**Problem description**
Retype everything from the line that contains "proud, outline, lean)" down to the line that contains "shown = obj.evaluated_get(depsgraph)", inclusive, without altering or adding anything.
--- Start of Records to use ---
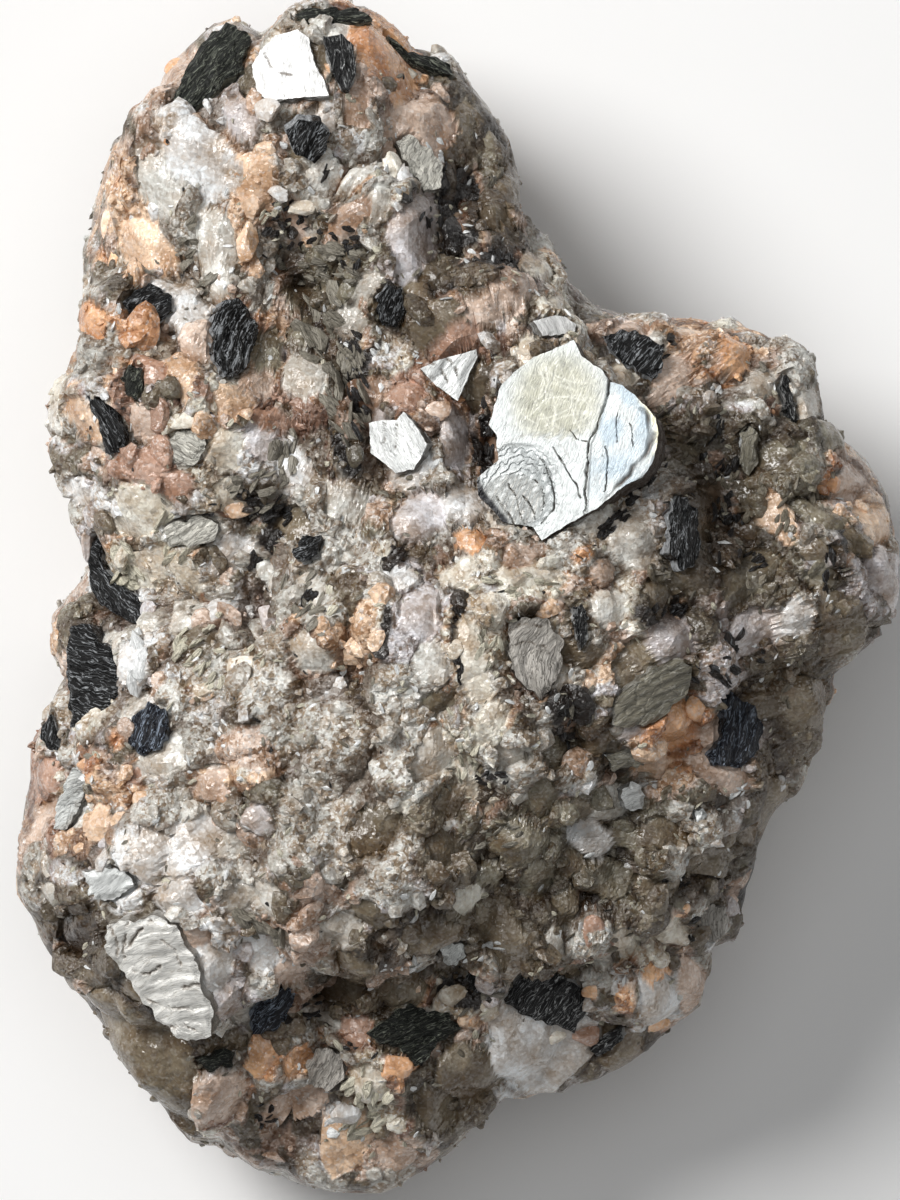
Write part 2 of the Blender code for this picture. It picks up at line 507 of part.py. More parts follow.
def main():
    for item in list(bpy.data.objects):
        bpy.data.objects.remove(item)
    specimen = new_collection("granite_specimen_with_mica")
    pockets = new_collection("pocket cutters")
    for kind, books in (("silver", SILVER_BOOKS), ("pale", PALE_BOOKS), ("black", BLACK_BOOKS)):
        for name, thickness, proud, outline in books:
            lean = PLATE_LEAN if name == "silver_plate_large" else None
            make_book(specimen, pockets, kind, name, thickness, proud, outline, lean)
    make_lump(specimen, pockets)


main()
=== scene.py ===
# %% [markdown]
# A lump of coarse granite lies with its best face up. It is made of quartz, pink and orange feldspar and
# mica that grew together, and the mica stands in it as books: stacks of thin bright or black sheets.
# The frame gives the lump and every book as a plain solid. This script dresses them: first the lump's
# surface, then thousands of grains on it, then the books with their sheets, then floor, light and camera.

# %% Frame, units and the face window
import math

import bpy
import numpy as np
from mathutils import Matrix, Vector


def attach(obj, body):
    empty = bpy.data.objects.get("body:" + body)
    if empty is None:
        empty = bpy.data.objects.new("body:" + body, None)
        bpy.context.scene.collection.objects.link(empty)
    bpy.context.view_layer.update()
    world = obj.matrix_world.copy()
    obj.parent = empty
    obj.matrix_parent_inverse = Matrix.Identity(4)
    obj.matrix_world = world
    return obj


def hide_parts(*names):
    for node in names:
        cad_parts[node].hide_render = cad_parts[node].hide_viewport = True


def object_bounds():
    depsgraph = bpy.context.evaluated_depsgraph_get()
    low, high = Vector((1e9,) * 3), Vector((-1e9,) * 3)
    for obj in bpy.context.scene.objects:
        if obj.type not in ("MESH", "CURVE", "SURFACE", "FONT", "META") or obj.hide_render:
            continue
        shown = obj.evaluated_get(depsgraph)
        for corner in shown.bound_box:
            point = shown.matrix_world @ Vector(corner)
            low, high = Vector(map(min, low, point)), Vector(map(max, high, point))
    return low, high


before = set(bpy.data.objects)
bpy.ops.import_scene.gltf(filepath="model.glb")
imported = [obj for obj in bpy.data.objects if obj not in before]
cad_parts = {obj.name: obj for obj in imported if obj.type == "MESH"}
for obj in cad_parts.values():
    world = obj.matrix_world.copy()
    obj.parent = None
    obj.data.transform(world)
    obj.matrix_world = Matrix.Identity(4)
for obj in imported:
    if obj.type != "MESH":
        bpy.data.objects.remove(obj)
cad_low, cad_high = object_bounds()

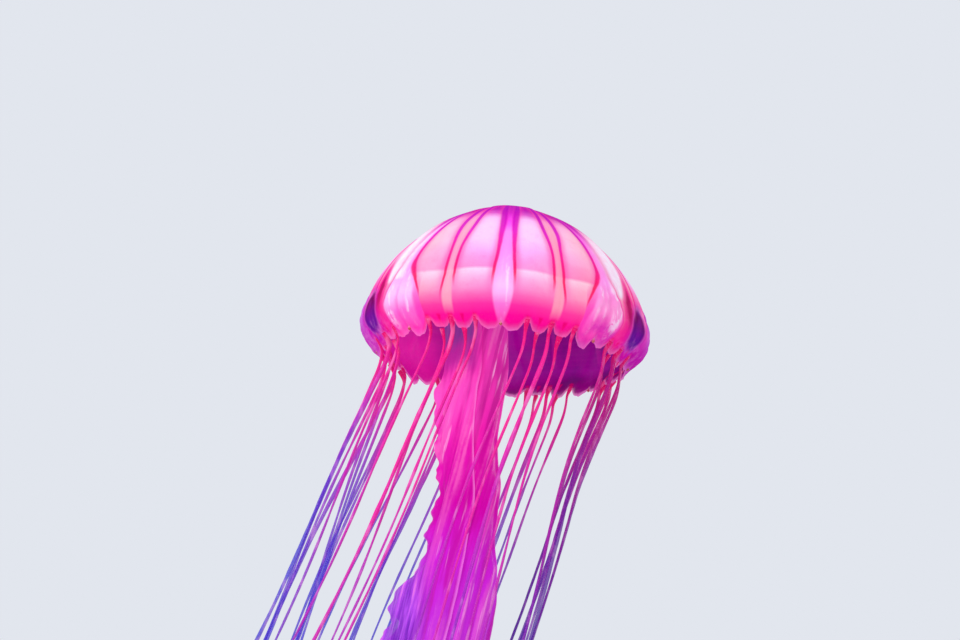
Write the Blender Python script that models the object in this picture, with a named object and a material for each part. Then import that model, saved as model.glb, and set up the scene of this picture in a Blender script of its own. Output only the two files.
--- End of Records to use ---
**Response for this exercise**
            make_book(specimen, pockets, kind, name, thickness, proud, outline, lean)
    make_lump(specimen, pockets)


main()
=== scene.py ===
# %% [markdown]
# A lump of coarse granite lies with its best face up. It is made of quartz, pink and orange feldspar and
# mica that grew together, and the mica stands in it as books: stacks of thin bright or black sheets.
# The frame gives the lump and every book as a plain solid. This script dresses them: first the lump's
# surface, then thousands of grains on it, then the books with their sheets, then floor, light and camera.

# %% Frame, units and the face window
import math

import bpy
import numpy as np
from mathutils import Matrix, Vector


def attach(obj, body):
    empty = bpy.data.objects.get("body:" + body)
    if empty is None:
        empty = bpy.data.objects.new("body:" + body, None)
        bpy.context.scene.collection.objects.link(empty)
    bpy.context.view_layer.update()
    world = obj.matrix_world.copy()
    obj.parent = empty
    obj.matrix_parent_inverse = Matrix.Identity(4)
    obj.matrix_world = world
    return obj


def hide_parts(*names):
    for node in names:
        cad_parts[node].hide_render = cad_parts[node].hide_viewport = True


def object_bounds():
    depsgraph = bpy.context.evaluated_depsgraph_get()
    low, high = Vector((1e9,) * 3), Vector((-1e9,) * 3)
    for obj in bpy.context.scene.objects:
        if obj.type not in ("MESH", "CURVE", "SURFACE", "FONT", "META") or obj.hide_render:
            continue
        shown = obj.evaluated_get(depsgraph)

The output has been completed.